- **Stated task**
In the listing below, locate the lines that hold the string "Identity". Copy those lines.
::: Dataset content :::
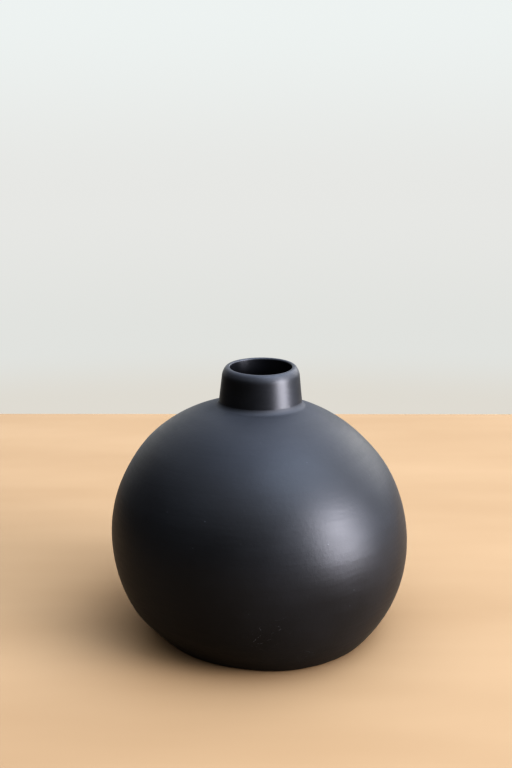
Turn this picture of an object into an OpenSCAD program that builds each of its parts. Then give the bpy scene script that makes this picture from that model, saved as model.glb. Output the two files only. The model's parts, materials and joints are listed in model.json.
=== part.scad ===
:::
::: Dataset content :::
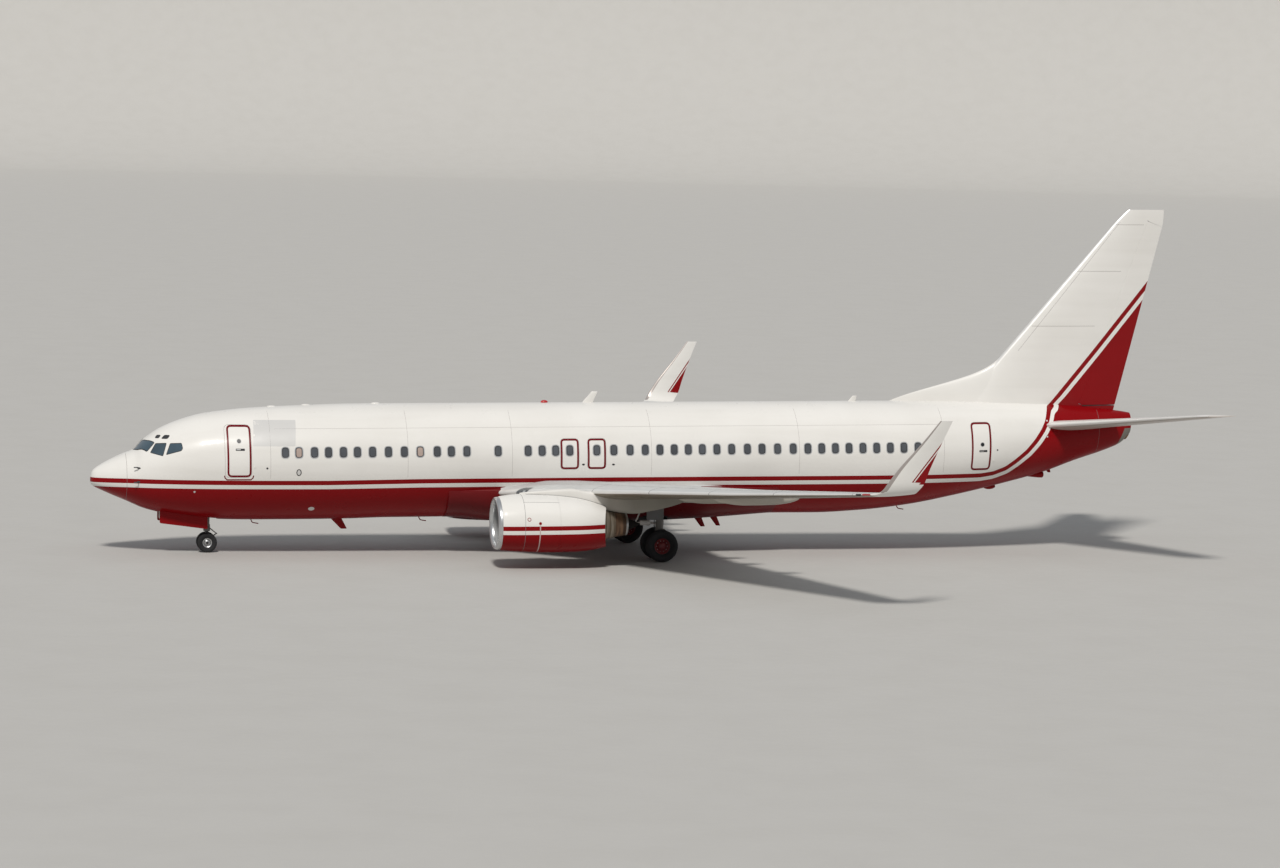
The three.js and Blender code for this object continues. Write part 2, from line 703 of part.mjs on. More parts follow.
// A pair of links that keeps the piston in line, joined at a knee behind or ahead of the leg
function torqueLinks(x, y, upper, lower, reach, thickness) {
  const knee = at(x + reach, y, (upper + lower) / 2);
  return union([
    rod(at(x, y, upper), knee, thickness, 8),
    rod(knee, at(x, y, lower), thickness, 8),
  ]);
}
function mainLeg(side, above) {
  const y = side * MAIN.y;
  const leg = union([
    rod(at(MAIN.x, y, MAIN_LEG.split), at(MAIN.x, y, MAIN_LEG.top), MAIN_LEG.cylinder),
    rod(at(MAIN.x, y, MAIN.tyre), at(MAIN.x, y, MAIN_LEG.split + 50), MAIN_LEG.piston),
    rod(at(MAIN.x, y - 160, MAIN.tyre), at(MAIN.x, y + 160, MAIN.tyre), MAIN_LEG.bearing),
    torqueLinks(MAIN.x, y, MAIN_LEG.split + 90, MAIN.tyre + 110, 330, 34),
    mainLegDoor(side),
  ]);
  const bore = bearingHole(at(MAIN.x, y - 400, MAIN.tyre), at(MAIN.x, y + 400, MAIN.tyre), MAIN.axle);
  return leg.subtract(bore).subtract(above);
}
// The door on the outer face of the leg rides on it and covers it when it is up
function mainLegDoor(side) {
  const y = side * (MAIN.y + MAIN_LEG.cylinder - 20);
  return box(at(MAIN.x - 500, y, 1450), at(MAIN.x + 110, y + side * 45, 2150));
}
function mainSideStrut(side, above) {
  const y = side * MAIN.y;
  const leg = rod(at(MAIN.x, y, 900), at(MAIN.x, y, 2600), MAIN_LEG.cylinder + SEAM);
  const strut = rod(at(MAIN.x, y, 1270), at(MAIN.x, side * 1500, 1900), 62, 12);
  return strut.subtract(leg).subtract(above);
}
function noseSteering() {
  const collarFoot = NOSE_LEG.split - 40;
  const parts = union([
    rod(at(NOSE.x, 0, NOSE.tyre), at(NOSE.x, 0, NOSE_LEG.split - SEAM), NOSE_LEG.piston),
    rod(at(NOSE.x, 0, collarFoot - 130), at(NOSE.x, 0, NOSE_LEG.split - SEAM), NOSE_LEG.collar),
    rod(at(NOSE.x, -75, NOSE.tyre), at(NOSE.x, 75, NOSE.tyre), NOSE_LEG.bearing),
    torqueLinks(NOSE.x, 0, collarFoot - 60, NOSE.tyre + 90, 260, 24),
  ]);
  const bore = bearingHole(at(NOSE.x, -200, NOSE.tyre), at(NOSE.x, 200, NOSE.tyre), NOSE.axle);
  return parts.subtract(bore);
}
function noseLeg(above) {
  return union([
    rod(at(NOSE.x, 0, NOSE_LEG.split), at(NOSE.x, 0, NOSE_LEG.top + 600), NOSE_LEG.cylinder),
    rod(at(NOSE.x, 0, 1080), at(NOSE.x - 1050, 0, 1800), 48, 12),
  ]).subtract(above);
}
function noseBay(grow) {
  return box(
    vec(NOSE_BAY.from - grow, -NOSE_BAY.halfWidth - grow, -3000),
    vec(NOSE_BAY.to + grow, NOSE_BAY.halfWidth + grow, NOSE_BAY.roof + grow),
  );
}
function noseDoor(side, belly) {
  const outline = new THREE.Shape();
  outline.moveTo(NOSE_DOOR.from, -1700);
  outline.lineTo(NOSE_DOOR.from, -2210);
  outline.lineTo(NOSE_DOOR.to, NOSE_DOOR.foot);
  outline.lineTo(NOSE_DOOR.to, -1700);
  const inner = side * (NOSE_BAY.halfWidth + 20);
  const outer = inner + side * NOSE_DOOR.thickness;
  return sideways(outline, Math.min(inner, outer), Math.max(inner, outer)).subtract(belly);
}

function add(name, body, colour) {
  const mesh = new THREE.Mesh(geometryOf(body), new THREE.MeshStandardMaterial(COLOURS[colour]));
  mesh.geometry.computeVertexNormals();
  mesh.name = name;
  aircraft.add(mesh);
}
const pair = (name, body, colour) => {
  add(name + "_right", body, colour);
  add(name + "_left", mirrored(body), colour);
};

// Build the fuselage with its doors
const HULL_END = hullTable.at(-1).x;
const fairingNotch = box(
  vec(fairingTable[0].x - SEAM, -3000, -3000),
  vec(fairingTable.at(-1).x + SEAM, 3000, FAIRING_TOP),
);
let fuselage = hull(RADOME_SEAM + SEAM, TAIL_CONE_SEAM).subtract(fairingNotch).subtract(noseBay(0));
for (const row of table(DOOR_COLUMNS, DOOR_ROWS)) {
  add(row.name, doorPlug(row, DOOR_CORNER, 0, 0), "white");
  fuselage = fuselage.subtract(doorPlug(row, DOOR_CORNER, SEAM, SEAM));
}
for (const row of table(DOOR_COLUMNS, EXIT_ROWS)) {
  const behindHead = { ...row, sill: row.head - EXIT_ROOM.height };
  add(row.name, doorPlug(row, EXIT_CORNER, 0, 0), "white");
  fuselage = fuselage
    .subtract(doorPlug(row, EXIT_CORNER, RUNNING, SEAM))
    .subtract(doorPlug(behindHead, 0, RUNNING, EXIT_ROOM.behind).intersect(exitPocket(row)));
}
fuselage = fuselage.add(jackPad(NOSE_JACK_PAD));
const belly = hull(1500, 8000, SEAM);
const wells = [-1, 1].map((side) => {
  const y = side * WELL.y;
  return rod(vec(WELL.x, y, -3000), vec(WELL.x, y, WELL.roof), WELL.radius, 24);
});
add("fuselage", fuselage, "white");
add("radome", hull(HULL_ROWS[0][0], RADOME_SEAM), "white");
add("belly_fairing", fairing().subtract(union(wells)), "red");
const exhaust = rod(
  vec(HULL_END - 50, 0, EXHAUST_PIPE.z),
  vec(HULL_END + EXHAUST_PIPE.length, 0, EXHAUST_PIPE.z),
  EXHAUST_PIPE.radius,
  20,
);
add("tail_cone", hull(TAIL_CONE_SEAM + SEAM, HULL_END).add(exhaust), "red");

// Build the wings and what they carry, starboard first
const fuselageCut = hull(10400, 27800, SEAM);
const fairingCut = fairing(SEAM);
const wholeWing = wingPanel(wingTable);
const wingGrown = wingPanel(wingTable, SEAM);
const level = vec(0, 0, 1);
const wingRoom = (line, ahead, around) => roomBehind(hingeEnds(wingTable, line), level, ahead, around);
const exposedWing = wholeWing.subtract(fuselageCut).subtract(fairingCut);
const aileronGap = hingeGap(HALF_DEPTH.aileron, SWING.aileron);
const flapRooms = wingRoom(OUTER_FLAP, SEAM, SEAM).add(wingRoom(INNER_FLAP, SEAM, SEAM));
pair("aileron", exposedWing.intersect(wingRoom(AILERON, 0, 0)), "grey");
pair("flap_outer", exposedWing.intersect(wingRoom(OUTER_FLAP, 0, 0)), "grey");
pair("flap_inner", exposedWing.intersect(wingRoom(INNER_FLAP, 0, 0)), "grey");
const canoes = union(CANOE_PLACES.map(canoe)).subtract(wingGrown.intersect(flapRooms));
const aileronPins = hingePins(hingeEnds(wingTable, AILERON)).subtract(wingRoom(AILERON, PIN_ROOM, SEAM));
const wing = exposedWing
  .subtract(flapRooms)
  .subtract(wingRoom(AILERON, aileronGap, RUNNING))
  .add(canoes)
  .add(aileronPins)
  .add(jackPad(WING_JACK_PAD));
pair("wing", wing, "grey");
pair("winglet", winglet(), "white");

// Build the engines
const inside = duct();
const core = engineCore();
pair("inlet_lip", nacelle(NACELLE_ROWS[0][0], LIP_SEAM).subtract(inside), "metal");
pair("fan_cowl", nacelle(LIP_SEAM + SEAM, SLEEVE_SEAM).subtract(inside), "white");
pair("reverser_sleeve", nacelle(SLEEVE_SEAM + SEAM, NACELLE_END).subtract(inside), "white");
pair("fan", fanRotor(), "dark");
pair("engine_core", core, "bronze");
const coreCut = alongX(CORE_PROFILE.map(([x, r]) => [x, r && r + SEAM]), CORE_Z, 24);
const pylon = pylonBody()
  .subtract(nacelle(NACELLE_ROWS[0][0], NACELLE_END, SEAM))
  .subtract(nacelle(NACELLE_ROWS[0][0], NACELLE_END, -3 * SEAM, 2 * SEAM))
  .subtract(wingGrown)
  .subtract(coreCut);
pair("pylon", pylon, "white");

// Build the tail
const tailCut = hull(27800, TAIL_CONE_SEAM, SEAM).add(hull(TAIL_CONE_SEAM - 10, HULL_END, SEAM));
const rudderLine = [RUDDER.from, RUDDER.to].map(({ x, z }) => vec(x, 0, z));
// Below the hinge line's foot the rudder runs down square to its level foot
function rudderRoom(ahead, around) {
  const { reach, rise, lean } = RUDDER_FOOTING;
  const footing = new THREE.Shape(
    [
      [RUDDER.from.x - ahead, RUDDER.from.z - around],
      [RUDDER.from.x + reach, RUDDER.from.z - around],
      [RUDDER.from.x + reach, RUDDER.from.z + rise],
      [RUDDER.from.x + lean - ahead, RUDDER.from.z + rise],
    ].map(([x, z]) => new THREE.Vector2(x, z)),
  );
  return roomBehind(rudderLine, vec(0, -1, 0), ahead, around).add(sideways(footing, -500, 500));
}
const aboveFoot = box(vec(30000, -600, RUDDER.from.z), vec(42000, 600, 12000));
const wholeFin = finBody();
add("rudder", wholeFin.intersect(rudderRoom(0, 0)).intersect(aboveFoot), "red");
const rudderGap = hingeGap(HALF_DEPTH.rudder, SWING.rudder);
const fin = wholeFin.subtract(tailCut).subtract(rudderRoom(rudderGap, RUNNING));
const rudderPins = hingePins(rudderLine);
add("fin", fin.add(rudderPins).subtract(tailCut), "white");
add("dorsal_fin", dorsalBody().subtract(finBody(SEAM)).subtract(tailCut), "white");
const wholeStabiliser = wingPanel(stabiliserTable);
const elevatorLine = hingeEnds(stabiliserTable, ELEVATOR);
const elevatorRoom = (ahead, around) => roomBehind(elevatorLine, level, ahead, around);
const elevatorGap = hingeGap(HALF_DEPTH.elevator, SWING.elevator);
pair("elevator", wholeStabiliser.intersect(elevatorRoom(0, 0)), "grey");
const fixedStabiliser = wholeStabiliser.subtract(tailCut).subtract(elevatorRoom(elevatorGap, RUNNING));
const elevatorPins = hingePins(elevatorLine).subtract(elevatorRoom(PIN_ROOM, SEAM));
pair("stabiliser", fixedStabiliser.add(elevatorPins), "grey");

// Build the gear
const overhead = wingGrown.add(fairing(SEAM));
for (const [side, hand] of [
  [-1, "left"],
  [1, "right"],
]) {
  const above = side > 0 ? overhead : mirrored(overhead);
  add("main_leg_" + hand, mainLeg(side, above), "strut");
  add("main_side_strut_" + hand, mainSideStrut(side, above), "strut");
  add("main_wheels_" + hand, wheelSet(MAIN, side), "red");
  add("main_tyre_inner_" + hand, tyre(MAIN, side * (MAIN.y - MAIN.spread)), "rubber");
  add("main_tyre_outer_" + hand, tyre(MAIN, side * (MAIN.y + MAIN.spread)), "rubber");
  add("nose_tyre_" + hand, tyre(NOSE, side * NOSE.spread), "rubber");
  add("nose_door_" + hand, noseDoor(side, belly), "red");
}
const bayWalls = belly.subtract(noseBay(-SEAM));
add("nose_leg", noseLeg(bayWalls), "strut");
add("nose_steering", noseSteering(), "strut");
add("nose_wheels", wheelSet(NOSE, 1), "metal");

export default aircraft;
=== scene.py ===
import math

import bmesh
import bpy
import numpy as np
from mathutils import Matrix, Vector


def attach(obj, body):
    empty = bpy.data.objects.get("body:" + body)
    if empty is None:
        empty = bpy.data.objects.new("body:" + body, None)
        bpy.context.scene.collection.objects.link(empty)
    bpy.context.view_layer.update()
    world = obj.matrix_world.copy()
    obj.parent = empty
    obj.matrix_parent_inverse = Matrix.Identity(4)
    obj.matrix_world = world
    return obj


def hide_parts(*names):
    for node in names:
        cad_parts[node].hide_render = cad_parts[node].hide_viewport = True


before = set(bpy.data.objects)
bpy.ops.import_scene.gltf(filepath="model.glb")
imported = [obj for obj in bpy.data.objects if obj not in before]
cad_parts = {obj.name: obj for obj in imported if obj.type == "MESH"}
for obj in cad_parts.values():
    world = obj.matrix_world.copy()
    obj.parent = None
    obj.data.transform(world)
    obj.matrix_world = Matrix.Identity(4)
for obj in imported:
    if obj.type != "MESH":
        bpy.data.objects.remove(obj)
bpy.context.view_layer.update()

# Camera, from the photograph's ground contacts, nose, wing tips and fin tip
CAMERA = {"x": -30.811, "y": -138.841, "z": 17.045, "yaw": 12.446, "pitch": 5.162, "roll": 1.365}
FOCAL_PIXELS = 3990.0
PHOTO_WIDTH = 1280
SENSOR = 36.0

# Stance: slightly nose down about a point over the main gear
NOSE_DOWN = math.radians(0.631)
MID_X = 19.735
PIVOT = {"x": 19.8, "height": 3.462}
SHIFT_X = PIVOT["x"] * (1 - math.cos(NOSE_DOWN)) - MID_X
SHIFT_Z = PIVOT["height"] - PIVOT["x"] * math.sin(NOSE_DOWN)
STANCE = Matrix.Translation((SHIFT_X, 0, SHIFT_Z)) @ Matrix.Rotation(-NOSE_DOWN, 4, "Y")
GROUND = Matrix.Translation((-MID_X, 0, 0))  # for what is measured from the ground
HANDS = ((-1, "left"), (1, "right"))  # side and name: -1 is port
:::
::: Dataset content :::
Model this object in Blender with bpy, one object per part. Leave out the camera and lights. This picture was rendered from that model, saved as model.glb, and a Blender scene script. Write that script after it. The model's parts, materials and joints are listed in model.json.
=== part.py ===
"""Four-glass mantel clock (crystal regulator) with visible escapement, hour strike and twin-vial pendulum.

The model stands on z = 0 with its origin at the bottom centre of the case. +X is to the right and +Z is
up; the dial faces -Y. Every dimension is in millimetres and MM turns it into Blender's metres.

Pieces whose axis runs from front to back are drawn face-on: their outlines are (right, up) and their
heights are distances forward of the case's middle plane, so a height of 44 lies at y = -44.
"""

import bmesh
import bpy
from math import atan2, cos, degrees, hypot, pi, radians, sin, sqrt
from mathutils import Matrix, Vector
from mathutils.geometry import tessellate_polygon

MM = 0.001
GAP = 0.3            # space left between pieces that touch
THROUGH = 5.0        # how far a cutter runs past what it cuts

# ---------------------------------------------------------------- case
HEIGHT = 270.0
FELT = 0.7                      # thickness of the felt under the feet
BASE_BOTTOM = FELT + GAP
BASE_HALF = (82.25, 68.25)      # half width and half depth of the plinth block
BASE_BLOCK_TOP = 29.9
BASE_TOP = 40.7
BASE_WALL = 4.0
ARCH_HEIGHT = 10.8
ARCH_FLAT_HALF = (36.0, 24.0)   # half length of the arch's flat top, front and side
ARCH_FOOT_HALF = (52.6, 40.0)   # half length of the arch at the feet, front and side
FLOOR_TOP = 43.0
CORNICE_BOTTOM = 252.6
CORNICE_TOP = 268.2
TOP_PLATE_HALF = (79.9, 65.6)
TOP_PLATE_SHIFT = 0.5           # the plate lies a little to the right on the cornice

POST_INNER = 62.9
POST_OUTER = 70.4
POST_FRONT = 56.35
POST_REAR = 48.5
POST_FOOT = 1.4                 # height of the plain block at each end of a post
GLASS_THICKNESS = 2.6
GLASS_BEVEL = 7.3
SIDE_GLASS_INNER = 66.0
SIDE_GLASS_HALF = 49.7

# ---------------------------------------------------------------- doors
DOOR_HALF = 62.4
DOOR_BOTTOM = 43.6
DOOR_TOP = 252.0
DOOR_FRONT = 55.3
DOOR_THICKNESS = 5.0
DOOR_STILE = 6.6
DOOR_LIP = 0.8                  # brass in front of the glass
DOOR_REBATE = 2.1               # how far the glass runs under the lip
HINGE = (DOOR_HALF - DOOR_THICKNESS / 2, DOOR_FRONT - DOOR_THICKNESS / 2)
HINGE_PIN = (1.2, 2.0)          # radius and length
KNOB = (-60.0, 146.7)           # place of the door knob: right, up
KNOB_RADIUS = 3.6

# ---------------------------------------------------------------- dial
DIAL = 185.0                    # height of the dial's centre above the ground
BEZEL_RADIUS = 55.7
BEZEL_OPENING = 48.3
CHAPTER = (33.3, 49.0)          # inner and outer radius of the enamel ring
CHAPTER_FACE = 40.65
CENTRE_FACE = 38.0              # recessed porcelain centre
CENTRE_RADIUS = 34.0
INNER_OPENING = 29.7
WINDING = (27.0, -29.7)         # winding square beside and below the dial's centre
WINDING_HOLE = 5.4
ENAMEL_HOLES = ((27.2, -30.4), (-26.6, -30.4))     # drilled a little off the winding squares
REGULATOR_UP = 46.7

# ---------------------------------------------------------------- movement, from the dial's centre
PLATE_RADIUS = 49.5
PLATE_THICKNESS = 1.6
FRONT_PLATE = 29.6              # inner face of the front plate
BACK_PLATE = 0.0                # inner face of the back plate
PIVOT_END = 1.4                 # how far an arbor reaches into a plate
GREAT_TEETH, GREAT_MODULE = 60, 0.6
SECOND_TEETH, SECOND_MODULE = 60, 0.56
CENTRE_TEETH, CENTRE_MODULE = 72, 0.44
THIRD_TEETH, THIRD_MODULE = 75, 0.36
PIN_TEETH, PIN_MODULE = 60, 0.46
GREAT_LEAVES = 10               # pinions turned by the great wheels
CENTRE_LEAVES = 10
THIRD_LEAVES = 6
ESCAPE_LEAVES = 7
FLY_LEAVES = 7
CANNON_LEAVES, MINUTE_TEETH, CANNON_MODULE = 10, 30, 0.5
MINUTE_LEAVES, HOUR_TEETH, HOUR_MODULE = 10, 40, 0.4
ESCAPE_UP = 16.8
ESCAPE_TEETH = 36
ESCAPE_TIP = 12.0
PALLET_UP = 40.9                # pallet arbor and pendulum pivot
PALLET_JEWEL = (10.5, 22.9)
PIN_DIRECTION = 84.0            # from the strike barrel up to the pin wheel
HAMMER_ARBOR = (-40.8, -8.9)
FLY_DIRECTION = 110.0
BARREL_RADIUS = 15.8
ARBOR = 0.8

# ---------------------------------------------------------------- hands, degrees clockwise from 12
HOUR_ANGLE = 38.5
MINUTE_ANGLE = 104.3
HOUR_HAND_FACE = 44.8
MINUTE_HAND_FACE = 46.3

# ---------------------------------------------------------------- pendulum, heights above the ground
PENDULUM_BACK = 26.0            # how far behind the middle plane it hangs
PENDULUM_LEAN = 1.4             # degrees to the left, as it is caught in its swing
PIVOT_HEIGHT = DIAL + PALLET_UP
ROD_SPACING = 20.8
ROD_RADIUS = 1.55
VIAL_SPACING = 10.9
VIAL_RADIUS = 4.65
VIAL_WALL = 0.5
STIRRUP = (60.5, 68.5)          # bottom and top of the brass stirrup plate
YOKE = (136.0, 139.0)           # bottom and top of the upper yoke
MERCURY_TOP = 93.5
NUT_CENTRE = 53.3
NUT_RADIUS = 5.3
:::
- **Solved exercise**
    obj.matrix_parent_inverse = Matrix.Identity(4)
    obj.matrix_world = Matrix.Identity(4)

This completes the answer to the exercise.